* Directive *
Work out how many lines of the material below mention the word "lifts"; reply with the number only.
━━━━━ Records provided
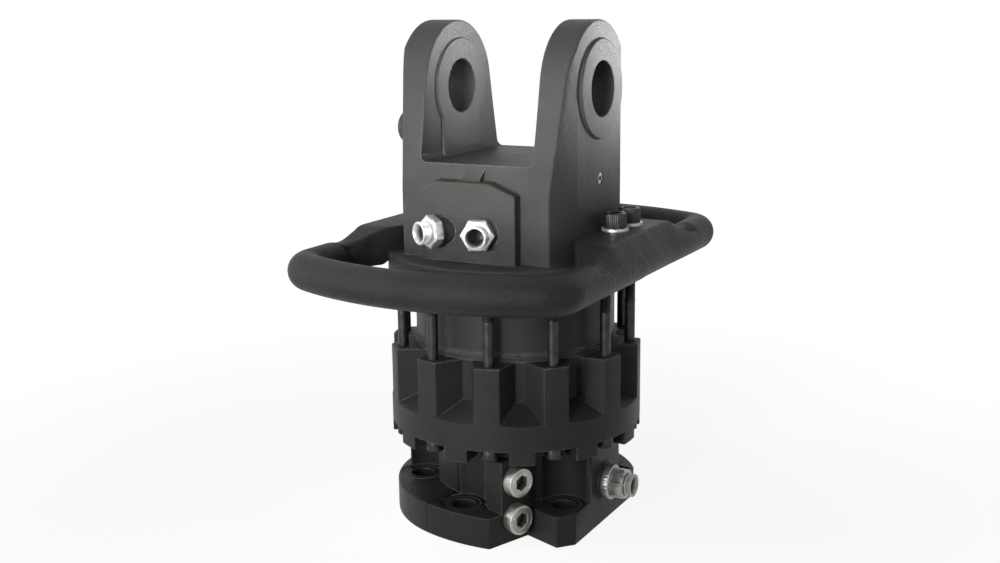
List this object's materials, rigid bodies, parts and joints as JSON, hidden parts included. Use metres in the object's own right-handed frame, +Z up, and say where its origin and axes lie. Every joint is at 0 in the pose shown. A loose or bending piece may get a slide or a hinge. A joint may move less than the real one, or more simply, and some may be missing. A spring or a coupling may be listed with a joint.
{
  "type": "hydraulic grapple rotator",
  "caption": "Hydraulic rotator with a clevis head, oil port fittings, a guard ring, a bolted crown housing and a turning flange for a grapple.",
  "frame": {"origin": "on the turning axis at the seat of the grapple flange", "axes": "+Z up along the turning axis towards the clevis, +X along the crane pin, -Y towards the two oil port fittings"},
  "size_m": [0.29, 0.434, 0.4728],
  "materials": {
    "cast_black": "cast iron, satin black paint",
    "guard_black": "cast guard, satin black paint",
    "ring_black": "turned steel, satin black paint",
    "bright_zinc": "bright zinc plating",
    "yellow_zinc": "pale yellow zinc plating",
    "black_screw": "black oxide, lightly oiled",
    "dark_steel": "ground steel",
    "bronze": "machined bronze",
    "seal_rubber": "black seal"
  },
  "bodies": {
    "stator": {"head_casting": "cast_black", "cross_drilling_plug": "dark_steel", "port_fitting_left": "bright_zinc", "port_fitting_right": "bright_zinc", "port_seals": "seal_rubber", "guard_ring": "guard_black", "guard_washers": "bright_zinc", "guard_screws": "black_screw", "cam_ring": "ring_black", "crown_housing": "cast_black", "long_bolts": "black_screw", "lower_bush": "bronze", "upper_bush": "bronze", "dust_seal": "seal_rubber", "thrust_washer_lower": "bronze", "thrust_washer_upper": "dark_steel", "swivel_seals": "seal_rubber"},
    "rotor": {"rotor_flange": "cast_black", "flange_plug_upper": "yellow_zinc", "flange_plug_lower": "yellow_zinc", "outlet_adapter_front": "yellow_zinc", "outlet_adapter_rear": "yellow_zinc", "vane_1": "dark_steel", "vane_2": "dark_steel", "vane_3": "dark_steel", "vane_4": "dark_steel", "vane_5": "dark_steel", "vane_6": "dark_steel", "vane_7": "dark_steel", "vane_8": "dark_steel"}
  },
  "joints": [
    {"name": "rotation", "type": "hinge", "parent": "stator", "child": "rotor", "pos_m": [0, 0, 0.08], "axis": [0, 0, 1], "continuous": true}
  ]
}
━━━━━━━━━━
━━━━━ Records provided
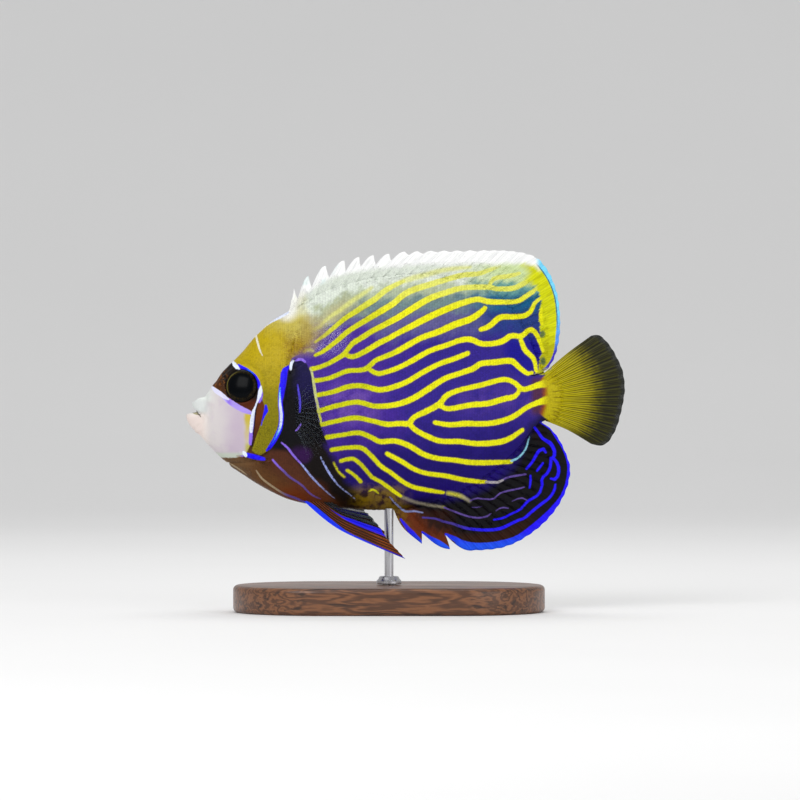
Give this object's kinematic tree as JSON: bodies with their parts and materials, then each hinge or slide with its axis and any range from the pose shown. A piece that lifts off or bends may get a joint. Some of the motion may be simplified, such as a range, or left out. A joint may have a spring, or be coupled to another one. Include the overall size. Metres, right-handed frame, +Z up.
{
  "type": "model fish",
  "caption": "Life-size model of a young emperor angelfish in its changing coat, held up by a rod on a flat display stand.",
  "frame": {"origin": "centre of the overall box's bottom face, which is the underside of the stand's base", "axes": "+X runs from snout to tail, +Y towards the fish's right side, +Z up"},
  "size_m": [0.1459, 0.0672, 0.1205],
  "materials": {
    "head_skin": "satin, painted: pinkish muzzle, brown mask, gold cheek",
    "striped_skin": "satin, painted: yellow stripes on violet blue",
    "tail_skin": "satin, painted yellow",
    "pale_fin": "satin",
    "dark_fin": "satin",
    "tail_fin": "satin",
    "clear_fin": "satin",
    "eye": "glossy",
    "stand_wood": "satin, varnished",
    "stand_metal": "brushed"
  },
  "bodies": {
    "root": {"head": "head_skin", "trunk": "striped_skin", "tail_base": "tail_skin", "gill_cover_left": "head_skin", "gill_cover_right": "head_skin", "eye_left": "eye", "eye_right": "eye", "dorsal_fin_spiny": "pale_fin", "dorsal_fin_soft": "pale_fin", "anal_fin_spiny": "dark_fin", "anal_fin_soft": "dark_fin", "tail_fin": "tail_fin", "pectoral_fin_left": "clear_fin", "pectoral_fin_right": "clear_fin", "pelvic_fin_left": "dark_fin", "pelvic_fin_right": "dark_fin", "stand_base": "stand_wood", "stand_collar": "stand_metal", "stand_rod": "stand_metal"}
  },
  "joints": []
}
━━━━━━━━━━
━━━━━ Records provided
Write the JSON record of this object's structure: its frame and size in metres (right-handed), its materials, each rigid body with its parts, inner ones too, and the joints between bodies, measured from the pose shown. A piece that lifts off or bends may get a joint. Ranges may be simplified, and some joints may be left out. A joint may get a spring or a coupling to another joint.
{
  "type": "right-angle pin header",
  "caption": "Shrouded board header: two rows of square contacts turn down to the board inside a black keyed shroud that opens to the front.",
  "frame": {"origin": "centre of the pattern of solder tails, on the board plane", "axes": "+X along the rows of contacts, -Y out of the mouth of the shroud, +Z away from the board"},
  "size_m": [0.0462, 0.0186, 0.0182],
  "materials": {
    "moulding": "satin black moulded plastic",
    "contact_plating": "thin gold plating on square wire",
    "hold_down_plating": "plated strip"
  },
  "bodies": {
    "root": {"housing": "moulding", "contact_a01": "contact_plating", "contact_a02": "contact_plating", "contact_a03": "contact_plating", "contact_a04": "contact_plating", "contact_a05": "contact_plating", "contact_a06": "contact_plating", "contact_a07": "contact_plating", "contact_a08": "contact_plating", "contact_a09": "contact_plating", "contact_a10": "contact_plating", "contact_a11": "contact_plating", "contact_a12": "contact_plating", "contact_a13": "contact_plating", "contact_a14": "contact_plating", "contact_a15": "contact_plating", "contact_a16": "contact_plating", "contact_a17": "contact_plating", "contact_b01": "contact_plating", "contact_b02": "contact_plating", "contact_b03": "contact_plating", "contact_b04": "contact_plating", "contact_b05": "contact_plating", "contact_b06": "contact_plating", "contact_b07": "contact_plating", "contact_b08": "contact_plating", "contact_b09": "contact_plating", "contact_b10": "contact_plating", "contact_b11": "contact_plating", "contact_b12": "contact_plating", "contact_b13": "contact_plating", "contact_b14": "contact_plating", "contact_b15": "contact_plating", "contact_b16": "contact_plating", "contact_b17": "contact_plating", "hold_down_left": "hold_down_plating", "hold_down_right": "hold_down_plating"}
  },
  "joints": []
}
━━━━━━━━━━
* Exercise result *
2